Nor did it start in Charlottesville. Dylann Roof, who murdered nine people gathered at Charleston's Mother Emanuel church to study and pray two years earlier, repeated the same slogans and relied on the same memes. In fact, Roof believes that a race war, such as the one promoted at Charlottesville, will eventually result in his being freed from prison. The organizers of the violence in Charlottesville have openly idolized him ever since.
It is the ongoing nature of this threat and the violence that comes with it that has prompted us to come forward and make it clear that bigoted, racial and religious motivated violence has no place in America. That's why, in partnership with civil rights non-profit Integrity First for America, nine brave plaintiffs filed a landmark civil rights suit against two dozen prominent white supremacists, neo-Nazis, and hate groups who organized Unite the Right.

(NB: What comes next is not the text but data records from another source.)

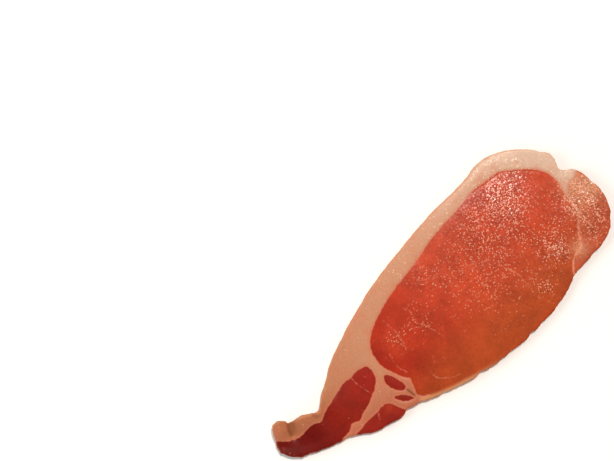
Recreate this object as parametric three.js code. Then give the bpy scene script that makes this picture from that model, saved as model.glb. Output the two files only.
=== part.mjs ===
// One rasher of raw back bacon, lying flat: the round loin at one end, the streaky belly tail at the other
// and a band of fat along one side. Millimetres, +X from the tail to the loin, +Y to the fat, +Z up.
import * as THREE from 'three';

const sliceThickness = 3.6;
const tailThickness = 3.1;
const thinsOverRungs = 9; // the slice reaches its full thickness this many rungs from the tail
const edgeRadius = 1.2; // how far the cut edge is rounded, seen from above
const edgeSquareness = 2.6; // 2 is a round edge, more is squarer
const tailBulge = 0.6; // the cut end of the tail bows out a little
const loinReach = 4; // rungs over which the round shape of the loin's end dies away
const loinCurl = { from: 82, over: 24, height: 1.6 }; // the loin's end lifts off the table
const tailCurl = { from: 88, over: 16, height: 1.2 };
const fatLift = { reach: 0.8, fade: 1.5 }; // share of a rung that a lifted edge takes up with it
const meatLift = { reach: 0.6, fade: 1.5 };
const fatCrown = 0.4; // the fat stands a little above the meat
const meatCrown = 0.2;
const crownFullness = 0.7; // 1 is a sine, less is flatter on top
const grooveDepth = 0.3; // the seam between fat and meat
const grooveWidth = 1.4;
const meatEdgeRag = 0.45;
const fatEdgeRag = 0.15;
const rowSpacing = 2.5;
const leastRowsPerRung = 2;
const fatColumns = 4;
const meatColumns = 12;
const evenOutPasses = 60;
const rimSteps = 2; // strips from the top face to the outermost line of the edge
const slopeStep = 0.05; // in outline points, for the outline's direction

// Slow unevenness of the cut face: the length of a radian along each axis, and the phase.
const faceWaveHeight = 0.1;
const faceWaves = [
  { x: 8.3, y: 9.1, phase: 0 },
  { x: -14.9, y: 5.7, phase: 1 },
  { x: 4.9, y: 90, phase: -2 },
];

// The ragged line that a knife and torn membrane leave: shares of the rag, and the length of a radian.
const ragWaves = [
  { share: 0.45, length: 2.9, phase: 0 },
  { share: 0.35, length: 1.7, phase: 2 },
  { share: 0.3, length: 1.07, phase: 4 },
];

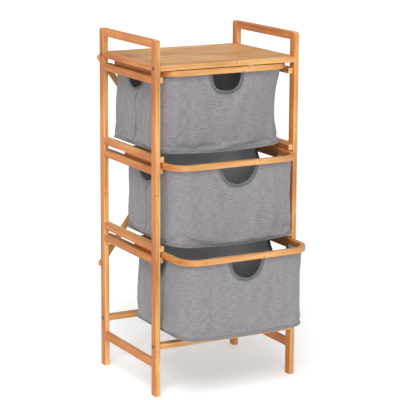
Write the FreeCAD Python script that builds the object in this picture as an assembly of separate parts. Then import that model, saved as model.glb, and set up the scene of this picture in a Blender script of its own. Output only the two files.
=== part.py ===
import FreeCAD, Part
import math
import os

# Bamboo laundry rack with three slide-out fabric baskets. Millimetres, +Z up, front towards -Y.
# The origin is on the floor, at the middle of the box that holds the whole rack with its
# baskets pulled out as far as they stand at rest.

# Whole frame
HEIGHT = 970.0
WIDTH = 440.0
DEPTH = 340.0

# Posts and rails of the two ladder-shaped side frames
POST_X = 15.0
POST_Y = 25.0
POST_TOP_RADIUS = 10.0
EDGE = 1.5
RAIL_RECESS = 0.5
TOP_RAIL_Z = 22.0
RAIL_Z = 18.0
FOOT_RAIL_Z = 22.0
FOOT_RAIL_BOTTOM = 78.0

# Levels: the height of the faces that carry the basket rims, from the top basket down
LEVELS = (1, 2, 3)
FIRST_LEVEL = 871.0
LEVEL_PITCH = 243.0
SLOT_Z = 17.0

# Guide strips screwed inside the posts, above and below each slot
STRIP_X = 12.0
STRIP_Z = 15.0
UPPER_STRIP_SETBACK = 3.0
LOWER_STRIP_SETBACK = 10.0

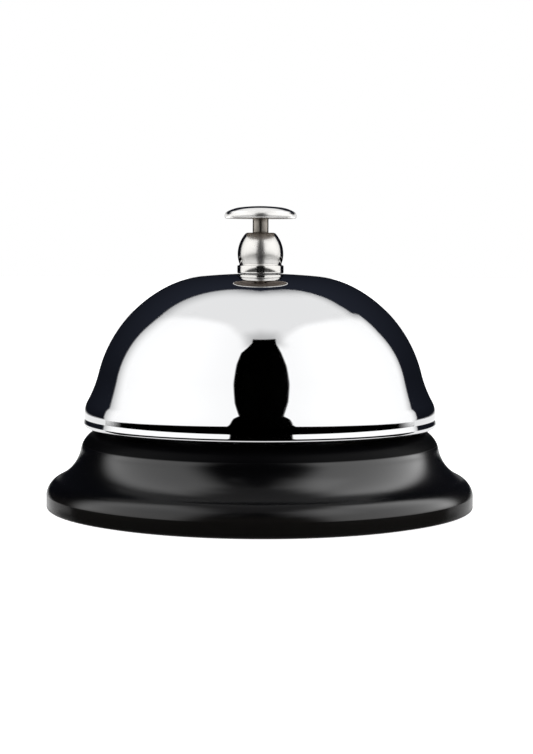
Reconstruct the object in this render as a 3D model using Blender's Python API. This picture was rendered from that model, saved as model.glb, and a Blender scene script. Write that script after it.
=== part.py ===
"""Service bell: a chromed gong on a black pressed base, rung by a button on top.

Metres, +Z up, the bell's axis on Z, the foot ring resting on z = 0. Two pieces of
the works move: the plunger slides down 2.5 mm, and its rod tips the striker,
which swings up 28 degrees and strikes the inside of the gong.
"""

import math

import bpy
from mathutils import Matrix

MM = 0.001

# ---- driving dimensions -------------------------------------------------
BASE_RADIUS = 42.5 * MM          # the base's vertical lip
LIP_Z = 0.3 * MM                 # the lip clears the counter: the foot ring stands
DECK_Z = 15.83 * MM              # top of the base's deck
BASE_SHEET = 0.8 * MM
DECK_HOLE_RADIUS = 26.0 * MM

GONG_TOP_Z = 46.62 * MM          # outside of the crown
GONG_WALL = 0.9 * MM
GONG_HOLE_RADIUS = 3.8 * MM

NUT_TOP_Z = 54.70 * MM
NUT_TOP_RADIUS = 2.84 * MM
COLLAR_RADIUS = 4.60 * MM
COLLAR_TOP_Z = 48.24 * MM
COLLAR_FOOT_Z = 46.85 * MM

BUTTON_TOP_Z = 59.96 * MM
BUTTON_FOOT_Z = 57.50 * MM

ROD_RADIUS = 1.57 * MM
ROD_TOP_Z = 59.1 * MM            # inside the button's socket
GUIDE_RADIUS = 1.65 * MM         # bore that the rod runs in
TRAVEL = 2.5 * MM                # how far the plunger goes down
SWING_DEG = 28.0                 # how far the striker swings up

PIVOT_X = 5.1 * MM
PIVOT_Z = 33.2 * MM
PAD_ARM = TRAVEL / (2 * math.sin(math.radians(SWING_DEG / 2)))  # pivot to the pad
PAD_RADIUS = 1.2 * MM
HEAD_ARM = 14.6 * MM             # pivot to the hammer's own axis
HEAD_RADIUS = 3.3 * MM
HEAD_TOP = 4.2 * MM             # above the lever's middle plane
LEVER_THICK = 1.4 * MM
LEVER_WIDTH = 4.8 * MM

GAP = 0.3 * MM                   # between pieces that touch
RIVET_GAP = 0.15 * MM
RIVET_SHANK = 1.5 * MM
RIVET_HOLE = 1.65 * MM
THREAD_HOLE = 3.75 * MM          # threaded bores, drawn plain

STRAP_TOP_Z = DECK_Z - BASE_SHEET - GAP
STRAP_THICK = 1.8 * MM
STRAP_WIDTH = 14.0 * MM
STRAP_LENGTH = 62.0 * MM
STRAP_RIVET_X = 4.0 * MM
STRAP_RIVET_Y = 28.7 * MM

YOKE_SHEET = 1.2 * MM
YOKE_INSIDE = 7.0 * MM           # half the gap between the legs
YOKE_TOP_Z = 42.5 * MM
YOKE_FOOT_END = 15.0 * MM
YOKE_X = (-6.5 * MM, 8.0 * MM)
YOKE_RIVET_Y = 11.8 * MM

STUD_RADIUS = 3.5 * MM
STUD_FLANGE_Z = (42.8 * MM, 44.5 * MM)
STUD_END_Z = (37.0 * MM, 49.9 * MM)
SPRING_SEAT_Z = 47.3 * MM
CLIP_Z = (53.0 * MM, 53.6 * MM)       # retaining ring on the rod

ROUND = 56                       # segments of the large turned pieces
SMALL = 28                       # segments of the small turned pieces
RIVET = 12                       # segments of a rivet

# Outlines, as arcs (radius, turn in degrees) and straight runs (length,).
# A positive turn bends downwards, a negative one bends back outwards.
GONG_CURVES = (
    (121.1 * MM, 5.35),          # nearly flat crown
    (20.17 * MM, 22.48),         # shoulder
    (26.39 * MM, 48.02),         # side
    (23.5 * MM, -14.85),         # the side flares out again
    (4.8 * MM, 29.0),            # and turns down to the rim
    (0.9 * MM,),
    (0.6 * MM, -12.0),           # shallow groove above the bead
    (0.72 * MM,),
)
GONG_BEAD = (0.8 * MM, 102.0)    # rounded lower edge of the rim
BALL_CURVES = ((6.23 * MM, 43.3), (4.95 * MM, 23.0))
BALL_HEADING = 46.7              # slope at the top of the ball
BUTTON_CURVES = ((33.0 * MM, 6.9), (7.4 * MM, 21.4), (1.074 * MM, 61.7))
BASE_CURVES = (
    (4.87 * MM, 77.81),          # rounded shoulder
    (0.22 * MM,),
    (8.09 * MM, -52.99),         # concave sweep
    (4.09 * MM, 54.26),          # roll above the lip
    (0.5 * MM, 10.92),           # crease into the vertical lip
)


# ---- outlines -----------------------------------------------------------
def path(start, heading_deg, curves, step_deg=9.0):
    """Points of a chain of arcs and straight runs, starting outwards (heading 0)."""
    r, z = start
    heading = math.radians(heading_deg)
    points = [(r, z)]
    for curve in curves:
        if len(curve) == 1:
            r += curve[0] * math.cos(heading)
            z -= curve[0] * math.sin(heading)
            points.append((r, z))
            continue
        radius = curve[0] * math.copysign(1.0, curve[1])
        turn = math.radians(curve[1])
        centre_r = r - radius * math.sin(heading)
        centre_z = z - radius * math.cos(heading)
        count = max(1, math.ceil(abs(curve[1]) / step_deg))
        for i in range(1, count + 1):
            now = heading + turn * i / count
            r = centre_r + radius * math.sin(now)
            z = centre_z + radius * math.cos(now)
            points.append((r, z))
        heading += turn
    return points


def thinned(curves, sheet):
    """The same chain, one sheet thickness further in."""
    inside = []
    for curve in curves:
        if len(curve) == 1:
            inside.append(curve)
        elif curve[1] > 0:
            inside.append((curve[0] - sheet, curve[1]))
        else:
            inside.append((curve[0] + sheet, curve[1]))
    return inside


def rounded_rectangle(half_x, half_y, radius, steps=4):
    points = []
    for cx, cy, first in (
        (half_x - radius, half_y - radius, 0),
        (radius - half_x, half_y - radius, 90),
        (radius - half_x, radius - half_y, 180),
        (half_x - radius, radius - half_y, 270),
    ):
        for i in range(steps + 1):
            angle = math.radians(first + 90 * i / steps)
            points.append((cx + radius * math.cos(angle), cy + radius * math.sin(angle)))
    return points


# ---- solids -------------------------------------------------------------
def material(name, colour, metallic, roughness):
    made = bpy.data.materials.new(name)
    made.use_nodes = True
    shader = made.node_tree.nodes["Principled BSDF"]
    shader.inputs["Base Color"].default_value = (*colour, 1.0)
    shader.inputs["Metallic"].default_value = metallic
    shader.inputs["Roughness"].default_value = roughness
    return made


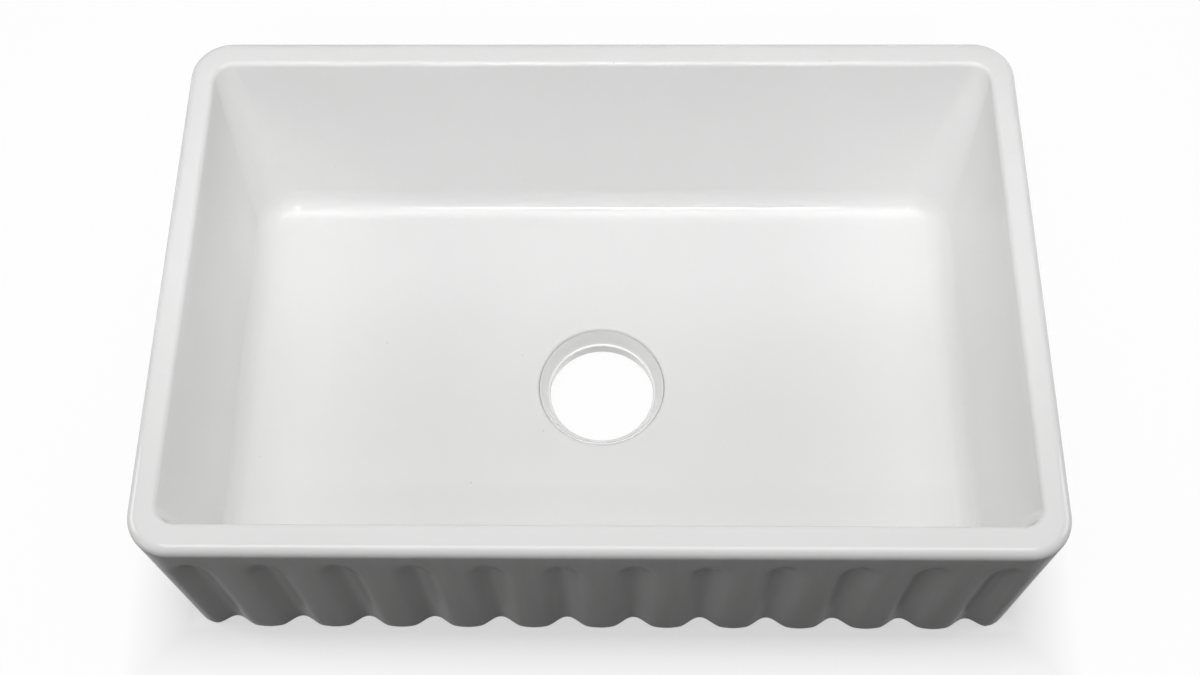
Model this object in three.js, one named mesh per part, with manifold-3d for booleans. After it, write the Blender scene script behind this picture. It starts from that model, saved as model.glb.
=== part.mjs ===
// Apron-front kitchen sink in glazed fireclay, with the collar set of its outlet.
// Millimetres, +Z up. The origin is the middle of the base, and the apron faces -Y.

import * as THREE from 'three';
import { mergeVertices } from 'three/addons/utils/BufferGeometryUtils.js';
import Module from 'manifold-3d';

const wasm = await Module();
wasm.setup();

// ---------- driving dimensions: the casting ----------

const WIDTH = 762;
const DEPTH = 500;
const HEIGHT = 229;
const OUTER_CORNER_RADIUS = 37;
const RIM_EDGE_RADIUS = 9;
const BASE_EDGE_RADIUS = 3;
const APRON_DRAFT = 4.5;

const SIDE_RIM = 23.5;
const END_RIM = 26.5;
const MOUTH_EDGE_RADIUS = 4;
const MOUTH_CORNER_RADIUS = 17;

const FLOOR_LEVEL = 41;
const FLOOR_FALL = 3;
const SIDE_WALL_LEAN = 12.5;
const BACK_WALL_LEAN = 38.5;
const FRONT_WALL_LEAN = 9.5;
const FLOOR_CORNER_RADIUS = 40;
const FLOOR_FILLET = 22;

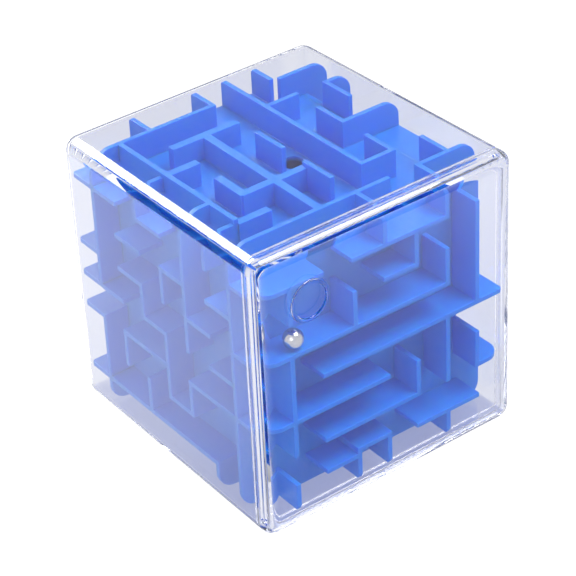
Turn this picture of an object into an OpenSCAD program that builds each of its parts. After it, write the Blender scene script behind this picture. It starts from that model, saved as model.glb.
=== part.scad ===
// Ball maze puzzle: a clear two-part case holding a core of six maze panels and a loose ball.
// Frame: +Z up, +X to the right of the lid, -Y out through the lid; origin under the middle
// of the case at its lowest edge. All sizes are in millimetres.

/* [Case] */
// outside width of the case at the lid
case_width = 60; // [50:0.5:80]
// outside height of the case at the lid
case_height = 60.3; // [50:0.1:80]
// outside depth of the case with its lid on
case_depth = 61.6; // [50:0.1:80]
// wall thickness of case and lid
wall = 1.8; // [1.2:0.1:2.5]
// amount each side leans in from the lid to the back
lean = 0.67; // [0.2:0.01:1.2]
// radius of the long outside edges and of the back corners
edge_r = 3; // [2.9:0.1:4]
// radius of the nearly square inside corners
inner_r = 0.4; // [0.3:0.1:1]
// radius of the lid's front edge
lid_edge_r = 2.8; // [1:0.1:2.8]
// depth of the lid's rim behind its front face
lid_depth = 3.2; // [3.1:0.1:4]
// thickness of the lid's locating tongue
tongue_t = 0.8; // [0.5:0.05:1.0]
// length of the lid's locating tongue
tongue_len = 1; // [0.6:0.1:2]
// running gap round the tongue
tongue_gap = 0.05; // [0.03:0.01:0.15]

/* [Ring on the lid] */
// outside diameter of the raised ring
ring_d = 8.7; // [6:0.1:10]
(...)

One of us serves as lead counsel in that case and the other will be a testifying expert. The trial in this case will demonstrate that what happened in Charlottesville was no accident. As we prepare to hold those responsible for the violent conspiracy in Charlottesville accountable, we cannot help but lament the fact that the same destructive designs used by white supremacists to stoke fear and violence in August 2017 continue unabated nearly three years later. It is now more critical than ever that -- together -- we recognize the urgent threat they pose and stand up against hate.